De
pequena, era doentia nos seus desmaios que, segundo explicação do médico,
ficaram sem tratamento, pois os sintomas
eram confusos, e não se sabia bem onde terminava a doença e começava a mentira e vice-versa. Menina
que se deixava impressionar e não aprendia a escrever, tampouco a ler. No livro
de Luiz Antonio de Assis Brasil, Videiras de Cristal (Porto Alegre,
Mercado Aberto, 1990), ela apenas se esboça em breves seqüências a dizer de um
gesto ou de suas palavras que somente revelam o que um observador pode
constatar: Jacobina, figura principal de um episódio da História do Rio Grande
do Sul, ocorrido no fim do século XIX, que teve por palco um núcleo de
colonização alemã a nordeste de São Leopoldo e que, ainda hoje, é quase
desconhecido. Tendo aprendido com um meio Pastor vidente a ler na Bíblia e a
interpretá-la, começou a pregação religiosa entre os doentes que vinham à
procura de seu marido, um homem para quem as plantas não possuíam segredo e às
quais ele dava razão para existir: uma
simples erva que medrava inútil sob a
sombra de uma pedra ou no oco apodrecido de uma árvore, se tornava [pela
sua arte], a última esperança de um moribundo.
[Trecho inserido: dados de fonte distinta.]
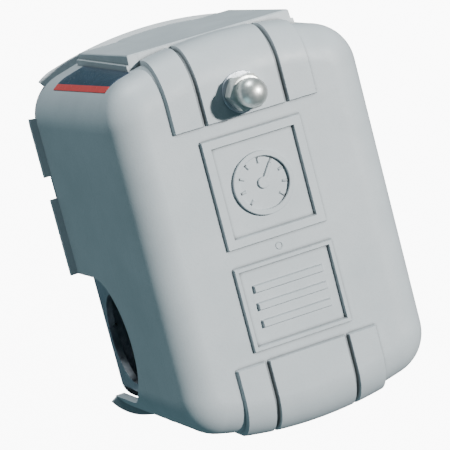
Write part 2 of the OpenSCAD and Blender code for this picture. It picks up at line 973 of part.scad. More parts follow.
module fixed_contacts() {
    color(brass)
        difference() {
            union() {
                for (t = terminals)
                    fixed_contact(t * terminal_pitch);
            }
            for (t = terminals)
                post(t * terminal_pitch, terminal_y, block_top - over,
                     terminal_screw_r + running, tab_t + 2 * over);
        }
}

module terminal_clamps() {
    color(zinc)
        for (t = terminals)
            difference() {
                block([t * terminal_pitch - clamp_half, terminal_y - clamp_half,
                       block_top + tab_t],
                      [t * terminal_pitch + clamp_half, terminal_y + clamp_half,
                       block_top + tab_t + clamp_t]);
                post(t * terminal_pitch, terminal_y, block_top, terminal_screw_r + running,
                     tab_t + clamp_t + over);
            }
}

module terminal_screws() {
    color(brass)
        for (t = terminals)
            round_screw(t * terminal_pitch, terminal_y, block_top + tab_t + clamp_t,
                        terminal_screw_head[0], terminal_screw_head[1], terminal_screw_r,
                        tab_t + clamp_t + terminal_screw_l);
}

module contact_carrier() {
    color(black)
        difference() {
            union() {
                cross_bar(carrier_y, carrier_z, carrier_hub_r, 2 * carrier_x);
                block([-carrier_x, contact_y - 3.5, carrier_z - carrier_t / 2],
                      [carrier_x, carrier_y, carrier_top]);
            }
            cross_bar(carrier_y, carrier_z, carrier_pin_d / 2 + running, 3 * carrier_x);
        }
}

module carrier_pin() {
    color(silver)
        cross_bar(carrier_y, carrier_z, carrier_pin_d / 2, 2 * shelf_x + 1.2);
}

module contact_bridges() {
    half = terminal_pitch / 2 + button_r + 0.8;
    color(brass)
        for (pole = poles) {
            x = pole * terminal_pitch;
            block([x - half, contact_y - 2.4, bridge_z], [x + half, contact_y + 2.4,
                                                          bridge_z + bridge_t]);
            for (end = [-1, 1])
                post(x + end * terminal_pitch / 2, contact_y, bridge_z, button_r,
                     bridge_t + moving_button_h);
        }
}

module bridge_springs() {
    color(silver)
        for (pole = poles)
            coil_stack(pole * terminal_pitch, contact_y, carrier_top, 2.2, 0.5,
                       bridge_spring_l, 3);
}

module toggle_spring() {
    color(silver)
        coil_stack(0, carrier_y, lever_top, 2.5, 0.6,
                   carrier_z - carrier_hub_r - lever_top - 0.6, 8);
}

module ground_screws() {
    color("darkgreen")
        for (side = [-1, 1]) {
            x = side * ground_x;
            post(x, ground_y, floor_z, ground_washer[0], ground_washer[1]);
            hex_prism(x, ground_y, floor_z + ground_washer[1], ground_af, ground_head_h);
            post(x, ground_y, base_z - over, ground_shank_r, sheet + 2 * over);
        }
}

cover();
cover_nut();
cover_washer();
corner_label();
base_plate();
port_fitting();
pressure_flange();
diaphragm();
piston_guide();
flange_screws();
piston();
lever();
lever_pin();
pin_clips();
range_stud();
stud_nut();
range_spring();
range_seat();
range_nut();
diff_stud();
diff_spring();
diff_seat();
diff_nut();
contact_bracket();
bracket_rivets();
contact_block();
block_screws();
fixed_contacts();
terminal_clamps();
terminal_screws();
contact_carrier();
carrier_pin();
contact_bridges();
bridge_springs();
toggle_spring();
ground_screws();
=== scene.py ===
import json
import math

import bmesh
import bpy
from mathutils import Matrix, Vector


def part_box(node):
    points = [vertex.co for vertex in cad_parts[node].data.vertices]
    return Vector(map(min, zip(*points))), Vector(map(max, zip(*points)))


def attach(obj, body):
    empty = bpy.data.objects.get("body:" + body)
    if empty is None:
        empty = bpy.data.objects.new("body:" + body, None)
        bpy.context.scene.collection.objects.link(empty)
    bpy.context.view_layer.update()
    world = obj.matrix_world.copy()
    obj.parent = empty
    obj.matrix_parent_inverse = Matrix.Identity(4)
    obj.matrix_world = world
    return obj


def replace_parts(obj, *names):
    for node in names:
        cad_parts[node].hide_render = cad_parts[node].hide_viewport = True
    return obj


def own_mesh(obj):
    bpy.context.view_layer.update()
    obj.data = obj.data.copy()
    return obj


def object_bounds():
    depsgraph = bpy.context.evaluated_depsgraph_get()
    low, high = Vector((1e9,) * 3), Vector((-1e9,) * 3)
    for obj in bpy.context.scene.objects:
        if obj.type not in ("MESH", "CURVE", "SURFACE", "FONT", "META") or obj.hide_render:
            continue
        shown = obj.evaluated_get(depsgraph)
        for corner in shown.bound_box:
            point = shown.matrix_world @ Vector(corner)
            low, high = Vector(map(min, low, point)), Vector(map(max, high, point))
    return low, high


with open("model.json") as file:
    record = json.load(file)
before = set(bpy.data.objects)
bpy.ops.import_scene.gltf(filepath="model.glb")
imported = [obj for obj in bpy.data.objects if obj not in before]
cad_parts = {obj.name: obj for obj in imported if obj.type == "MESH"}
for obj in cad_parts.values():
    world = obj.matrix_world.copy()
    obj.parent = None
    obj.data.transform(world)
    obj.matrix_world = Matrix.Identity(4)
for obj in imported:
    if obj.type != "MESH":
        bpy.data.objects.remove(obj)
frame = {"nodes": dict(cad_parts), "record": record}
CAD_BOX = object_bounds()

MM = 0.001    # metres in a millimetre
NODES = frame["nodes"]
SLOT_OF = {part["node"]: part["material_slot"] for part in frame["record"]["subparts"]}
BODY_OF = {
    node: body
    for body, names in frame["record"]["behaviour"]["bodies"].items()
    for node in names
}


def node_box(node):
    """A node's lowest and highest corners at rest, in millimetres."""
    low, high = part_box(node)
    return Vector(low) / MM, Vector(high) / MM


# ---------------------------------------------------------------- camera

VIEW_AZIMUTH = -119.80
VIEW_ELEVATION = 70.36
VIEW_ROLL = 103.65
VIEW_DISTANCE = 0.5619
VIEW_TARGET = Vector((-0.00232, -0.00709, 0.052))
VIEW_LENS = 194.0
VIEW_SENSOR = 36.0
VIEW_NEAR = 0.01
VIEW_FAR = 20.0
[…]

Uma vez perguntou à mulher por que, nem sempre, o uso das plantas surtiam o
efeito esperado. Jacobina, cada vez mais enfronhada nas páginas da Bíblia,
respondeu: Farão efeito se você quiser me
ouvir. O Espírito Natural pode te orientar.
Ele fala pela minha boca. A partir de então, João Jorge Maurer prescrevia
receitas que não mais eram dele, mas, como acreditava, do Espírito Natural que
se manifestava por intermédio de Jacobina. Mesclando a cura de doenças, a
caridade e promessas messiânicas, ela congregou a seu redor uma população
carente e sofredora que, ao ouvi-la, encontrava lenitivo para seus males e
esperança de uma vida melhor. Dizendo-se transmissora das palavras de Deus,
pregou primeiro a paz e o amor. Mas, suas verdades se opunham àquelas pregadas
por homens de coração duro cujas palavras vêm cobertas com a lama das
mentiras. E logo apareceram os que a negavam e também os que se sentiam no
dever de impedir que falasse. Intolerância expressa na violência exercida sobre os seus
seguidores e que fará com que Jacobina se transforme: Até agora eles só conheciam o coração
de uma pomba, vão conhecer a malícia de uma serpente. E intransigências e
fanatismos, levando a confrontos, fazem que dela e dos muckers, como eram chamados
seus seguidores, emanem as destruições e as mortes. Iguais às destruições e às
mortes de que eram vítimas. Sentindo-se acuada, à mercê dos ímpios que a negavam e a queriam
destruir e das autoridades, pretendendo manter uma ordem ilusória, ela, ainda que
duvidando da eficácia desse pedido – o
Imperador vive em seu palácio e nunca nos
ouvirá – permitiu enviar à capital do Reino emissários para solicitar
ajuda. Redigem o pedido em alemão – a única língua que ela e alguns deles
falavam – para ser traduzida e entregue em português, dizendo das agruras
sofridas. Inútil precaução. O Imperador, ouvindo seu Ministro, diz aos três
colonos, depois de lhes ter apertado a mão, que o papel tomará seu rumo.
Diante da tentativa, por parte de um deles, de insistir, o Ministro se
interpõe, argumentando que logo teriam notícias, que Sua Majestade iria tomar interesse pelo caso. Inconformados, se
retiraram. O Imperador, vendo-os partir, observa que usavam paletós malcortados, sapatos de tacões
comidos, bainhas esfiapadas. Já no landau que o conduzia para seu régio
almoço, dizia para Gaston d’Orléans, seu augusto genro: Os alemães são pitorescos, aqui no Brasil. Você sabia Gaston [...] que o meu maior sonho seria trazer
Wagner para reger no nosso teatro? É uma idéia que não me sai da cabeça. Dizem
que ele está precisando de dinheiro”. Desencorajado pelo genro, ainda
insistiu: Mas você já pensou Gaston, o Lohengrin aqui pelo próprio autor? O
Monarca submergia em recordações. Começou a assobiar baixinho uma ária do amante
desventurado, enquanto fechava a cortina do landau, deixando lá fora a poeira,
o mormaço, o Brasil.
No Sul,
plantações eram devastadas, propriedades destruídas e homens perdiam a vida nas
ações comandadas pelas boas consciências e pelo ódio.